**DESCRIPTION OF THE TASK**. Give every line below again, exactly.

**DATA SEGMENT**.
··········
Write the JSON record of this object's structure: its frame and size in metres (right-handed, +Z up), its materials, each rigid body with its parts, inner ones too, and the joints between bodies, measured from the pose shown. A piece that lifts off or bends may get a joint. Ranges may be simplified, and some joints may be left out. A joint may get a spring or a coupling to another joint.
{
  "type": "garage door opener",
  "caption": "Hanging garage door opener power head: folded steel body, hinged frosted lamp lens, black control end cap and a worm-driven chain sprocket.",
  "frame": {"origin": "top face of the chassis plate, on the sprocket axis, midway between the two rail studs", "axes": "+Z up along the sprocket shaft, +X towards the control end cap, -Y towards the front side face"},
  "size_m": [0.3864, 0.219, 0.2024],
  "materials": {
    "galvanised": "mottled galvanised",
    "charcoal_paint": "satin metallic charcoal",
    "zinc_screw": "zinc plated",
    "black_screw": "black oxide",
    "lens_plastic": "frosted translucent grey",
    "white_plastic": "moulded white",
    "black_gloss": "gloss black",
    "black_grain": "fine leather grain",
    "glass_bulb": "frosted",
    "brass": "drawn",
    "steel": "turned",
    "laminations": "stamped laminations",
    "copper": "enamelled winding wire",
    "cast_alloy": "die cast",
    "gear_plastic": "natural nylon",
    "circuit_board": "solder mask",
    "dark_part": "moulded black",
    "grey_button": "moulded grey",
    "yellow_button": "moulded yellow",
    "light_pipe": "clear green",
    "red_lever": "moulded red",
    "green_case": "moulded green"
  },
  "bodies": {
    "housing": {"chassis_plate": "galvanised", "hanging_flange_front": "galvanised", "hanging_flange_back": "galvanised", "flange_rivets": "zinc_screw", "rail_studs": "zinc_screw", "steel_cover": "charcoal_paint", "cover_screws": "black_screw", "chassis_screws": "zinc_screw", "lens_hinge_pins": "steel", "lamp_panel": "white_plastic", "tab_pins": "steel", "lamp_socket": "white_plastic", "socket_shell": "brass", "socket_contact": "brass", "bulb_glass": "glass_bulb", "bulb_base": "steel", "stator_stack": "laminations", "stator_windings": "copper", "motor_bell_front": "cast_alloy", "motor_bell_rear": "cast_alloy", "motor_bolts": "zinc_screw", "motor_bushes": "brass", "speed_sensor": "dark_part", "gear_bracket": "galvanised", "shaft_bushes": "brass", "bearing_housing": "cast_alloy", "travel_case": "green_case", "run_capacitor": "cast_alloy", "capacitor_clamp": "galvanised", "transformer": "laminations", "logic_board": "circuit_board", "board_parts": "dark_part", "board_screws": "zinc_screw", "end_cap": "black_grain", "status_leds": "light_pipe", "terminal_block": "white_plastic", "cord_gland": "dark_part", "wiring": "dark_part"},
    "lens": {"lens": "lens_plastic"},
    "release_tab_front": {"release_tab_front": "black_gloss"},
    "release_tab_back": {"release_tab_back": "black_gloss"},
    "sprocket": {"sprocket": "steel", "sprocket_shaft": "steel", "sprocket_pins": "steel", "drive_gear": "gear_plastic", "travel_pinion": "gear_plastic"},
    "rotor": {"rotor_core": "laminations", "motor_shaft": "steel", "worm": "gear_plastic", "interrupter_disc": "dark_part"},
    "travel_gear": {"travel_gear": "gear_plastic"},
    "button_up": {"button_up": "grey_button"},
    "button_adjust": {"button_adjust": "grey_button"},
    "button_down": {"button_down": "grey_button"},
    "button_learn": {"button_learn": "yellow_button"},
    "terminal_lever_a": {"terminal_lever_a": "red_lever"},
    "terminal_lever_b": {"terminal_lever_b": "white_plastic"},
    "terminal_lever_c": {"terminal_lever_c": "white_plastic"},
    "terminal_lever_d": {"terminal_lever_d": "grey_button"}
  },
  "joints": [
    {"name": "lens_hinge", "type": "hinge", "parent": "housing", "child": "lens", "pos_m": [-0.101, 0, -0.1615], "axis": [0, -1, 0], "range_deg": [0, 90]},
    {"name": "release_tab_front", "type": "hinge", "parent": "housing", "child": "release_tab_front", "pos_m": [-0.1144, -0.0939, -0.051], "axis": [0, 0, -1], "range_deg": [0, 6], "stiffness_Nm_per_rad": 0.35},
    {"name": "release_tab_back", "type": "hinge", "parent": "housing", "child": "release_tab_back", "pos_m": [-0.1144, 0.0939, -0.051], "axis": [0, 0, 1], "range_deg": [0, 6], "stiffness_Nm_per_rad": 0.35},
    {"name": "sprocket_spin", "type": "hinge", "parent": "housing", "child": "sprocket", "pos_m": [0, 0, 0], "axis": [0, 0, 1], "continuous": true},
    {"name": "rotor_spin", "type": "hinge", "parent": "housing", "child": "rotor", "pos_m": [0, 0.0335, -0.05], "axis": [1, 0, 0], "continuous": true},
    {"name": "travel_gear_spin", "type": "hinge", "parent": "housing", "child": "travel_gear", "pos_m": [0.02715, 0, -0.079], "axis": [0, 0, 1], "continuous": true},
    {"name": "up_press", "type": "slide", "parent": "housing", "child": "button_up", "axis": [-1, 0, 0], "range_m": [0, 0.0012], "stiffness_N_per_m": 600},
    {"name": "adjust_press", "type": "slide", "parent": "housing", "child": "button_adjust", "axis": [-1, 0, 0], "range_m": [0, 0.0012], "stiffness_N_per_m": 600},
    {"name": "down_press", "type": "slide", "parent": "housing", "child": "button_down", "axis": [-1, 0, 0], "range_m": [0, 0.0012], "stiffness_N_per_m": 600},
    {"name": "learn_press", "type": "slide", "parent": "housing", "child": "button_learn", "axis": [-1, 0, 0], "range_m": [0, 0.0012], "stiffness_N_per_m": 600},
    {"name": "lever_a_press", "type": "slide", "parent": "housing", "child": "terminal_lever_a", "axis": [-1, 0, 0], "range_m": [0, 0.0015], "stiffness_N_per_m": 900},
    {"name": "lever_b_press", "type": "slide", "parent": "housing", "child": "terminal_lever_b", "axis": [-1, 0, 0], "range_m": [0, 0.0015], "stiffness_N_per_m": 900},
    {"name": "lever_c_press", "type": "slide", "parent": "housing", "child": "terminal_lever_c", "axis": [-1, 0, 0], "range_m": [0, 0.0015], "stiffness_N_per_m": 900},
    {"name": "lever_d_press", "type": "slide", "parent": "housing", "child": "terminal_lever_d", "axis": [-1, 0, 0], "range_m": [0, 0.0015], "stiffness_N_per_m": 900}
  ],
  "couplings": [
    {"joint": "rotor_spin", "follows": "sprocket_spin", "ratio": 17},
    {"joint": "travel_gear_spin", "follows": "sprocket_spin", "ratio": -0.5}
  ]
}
··········
**TASK SOLUTION**.
Write the JSON record of this object's structure: its frame and size in metres (right-handed, +Z up), its materials, each rigid body with its parts, inner ones too, and the joints between bodies, measured from the pose shown. A piece that lifts off or bends may get a joint. Ranges may be simplified, and some joints may be left out. A joint may get a spring or a coupling to another joint.
{
  "type": "garage door opener",
  "caption": "Hanging garage door opener power head: folded steel body, hinged frosted lamp lens, black control end cap and a worm-driven chain sprocket.",
  "frame": {"origin": "top face of the chassis plate, on the sprocket axis, midway between the two rail studs", "axes": "+Z up along the sprocket shaft, +X towards the control end cap, -Y towards the front side face"},
  "size_m": [0.3864, 0.219, 0.2024],
  "materials": {
    "galvanised": "mottled galvanised",
    "charcoal_paint": "satin metallic charcoal",
    "zinc_screw": "zinc plated",
    "black_screw": "black oxide",
    "lens_plastic": "frosted translucent grey",
    "white_plastic": "moulded white",
    "black_gloss": "gloss black",
    "black_grain": "fine leather grain",
    "glass_bulb": "frosted",
    "brass": "drawn",
    "steel": "turned",
    "laminations": "stamped laminations",
    "copper": "enamelled winding wire",
    "cast_alloy": "die cast",
    "gear_plastic": "natural nylon",
    "circuit_board": "solder mask",
    "dark_part": "moulded black",
    "grey_button": "moulded grey",
    "yellow_button": "moulded yellow",
    "light_pipe": "clear green",
    "red_lever": "moulded red",
    "green_case": "moulded green"
  },
  "bodies": {
    "housing": {"chassis_plate": "galvanised", "hanging_flange_front": "galvanised", "hanging_flange_back": "galvanised", "flange_rivets": "zinc_screw", "rail_studs": "zinc_screw", "steel_cover": "charcoal_paint", "cover_screws": "black_screw", "chassis_screws": "zinc_screw", "lens_hinge_pins": "steel", "lamp_panel": "white_plastic", "tab_pins": "steel", "lamp_socket": "white_plastic", "socket_shell": "brass", "socket_contact": "brass", "bulb_glass": "glass_bulb", "bulb_base": "steel", "stator_stack": "laminations", "stator_windings": "copper", "motor_bell_front": "cast_alloy", "motor_bell_rear": "cast_alloy", "motor_bolts": "zinc_screw", "motor_bushes": "brass", "speed_sensor": "dark_part", "gear_bracket": "galvanised", "shaft_bushes": "brass", "bearing_housing": "cast_alloy", "travel_case": "green_case", "run_capacitor": "cast_alloy", "capacitor_clamp": "galvanised", "transformer": "laminations", "logic_board": "circuit_board", "board_parts": "dark_part", "board_screws": "zinc_screw", "end_cap": "black_grain", "status_leds": "light_pipe", "terminal_block": "white_plastic", "cord_gland": "dark_part", "wiring": "dark_part"},
    "lens": {"lens": "lens_plastic"},
    "release_tab_front": {"release_tab_front": "black_gloss"},
    "release_tab_back": {"release_tab_back": "black_gloss"},
    "sprocket": {"sprocket": "steel", "sprocket_shaft": "steel", "sprocket_pins": "steel", "drive_gear": "gear_plastic", "travel_pinion": "gear_plastic"},
    "rotor": {"rotor_core": "laminations", "motor_shaft": "steel", "worm": "gear_plastic", "interrupter_disc": "dark_part"},
    "travel_gear": {"travel_gear": "gear_plastic"},
    "button_up": {"button_up": "grey_button"},
    "button_adjust": {"button_adjust": "grey_button"},
    "button_down": {"button_down": "grey_button"},
    "button_learn": {"button_learn": "yellow_button"},
    "terminal_lever_a": {"terminal_lever_a": "red_lever"},
    "terminal_lever_b": {"terminal_lever_b": "white_plastic"},
    "terminal_lever_c": {"terminal_lever_c": "white_plastic"},
    "terminal_lever_d": {"terminal_lever_d": "grey_button"}
  },
  "joints": [
    {"name": "lens_hinge", "type": "hinge", "parent": "housing", "child": "lens", "pos_m": [-0.101, 0, -0.1615], "axis": [0, -1, 0], "range_deg": [0, 90]},
    {"name": "release_tab_front", "type": "hinge", "parent": "housing", "child": "release_tab_front", "pos_m": [-0.1144, -0.0939, -0.051], "axis": [0, 0, -1], "range_deg": [0, 6], "stiffness_Nm_per_rad": 0.35},
    {"name": "release_tab_back", "type": "hinge", "parent": "housing", "child": "release_tab_back", "pos_m": [-0.1144, 0.0939, -0.051], "axis": [0, 0, 1], "range_deg": [0, 6], "stiffness_Nm_per_rad": 0.35},
    {"name": "sprocket_spin", "type": "hinge", "parent": "housing", "child": "sprocket", "pos_m": [0, 0, 0], "axis": [0, 0, 1], "continuous": true},
    {"name": "rotor_spin", "type": "hinge", "parent": "housing", "child": "rotor", "pos_m": [0, 0.0335, -0.05], "axis": [1, 0, 0], "continuous": true},
    {"name": "travel_gear_spin", "type": "hinge", "parent": "housing", "child": "travel_gear", "pos_m": [0.02715, 0, -0.079], "axis": [0, 0, 1], "continuous": true},
    {"name": "up_press", "type": "slide", "parent": "housing", "child": "button_up", "axis": [-1, 0, 0], "range_m": [0, 0.0012], "stiffness_N_per_m": 600},
    {"name": "adjust_press", "type": "slide", "parent": "housing", "child": "button_adjust", "axis": [-1, 0, 0], "range_m": [0, 0.0012], "stiffness_N_per_m": 600},
    {"name": "down_press", "type": "slide", "parent": "housing", "child": "button_down", "axis": [-1, 0, 0], "range_m": [0, 0.0012], "stiffness_N_per_m": 600},
    {"name": "learn_press", "type": "slide", "parent": "housing", "child": "button_learn", "axis": [-1, 0, 0], "range_m": [0, 0.0012], "stiffness_N_per_m": 600},
    {"name": "lever_a_press", "type": "slide", "parent": "housing", "child": "terminal_lever_a", "axis": [-1, 0, 0], "range_m": [0, 0.0015], "stiffness_N_per_m": 900},
    {"name": "lever_b_press", "type": "slide", "parent": "housing", "child": "terminal_lever_b", "axis": [-1, 0, 0], "range_m": [0, 0.0015], "stiffness_N_per_m": 900},
    {"name": "lever_c_press", "type": "slide", "parent": "housing", "child": "terminal_lever_c", "axis": [-1, 0, 0], "range_m": [0, 0.0015], "stiffness_N_per_m": 900},
    {"name": "lever_d_press", "type": "slide", "parent": "housing", "child": "terminal_lever_d", "axis": [-1, 0, 0], "range_m": [0, 0.0015], "stiffness_N_per_m": 900}
  ],
  "couplings": [
    {"joint": "rotor_spin", "follows": "sprocket_spin", "ratio": 17},
    {"joint": "travel_gear_spin", "follows": "sprocket_spin", "ratio": -0.5}
  ]
}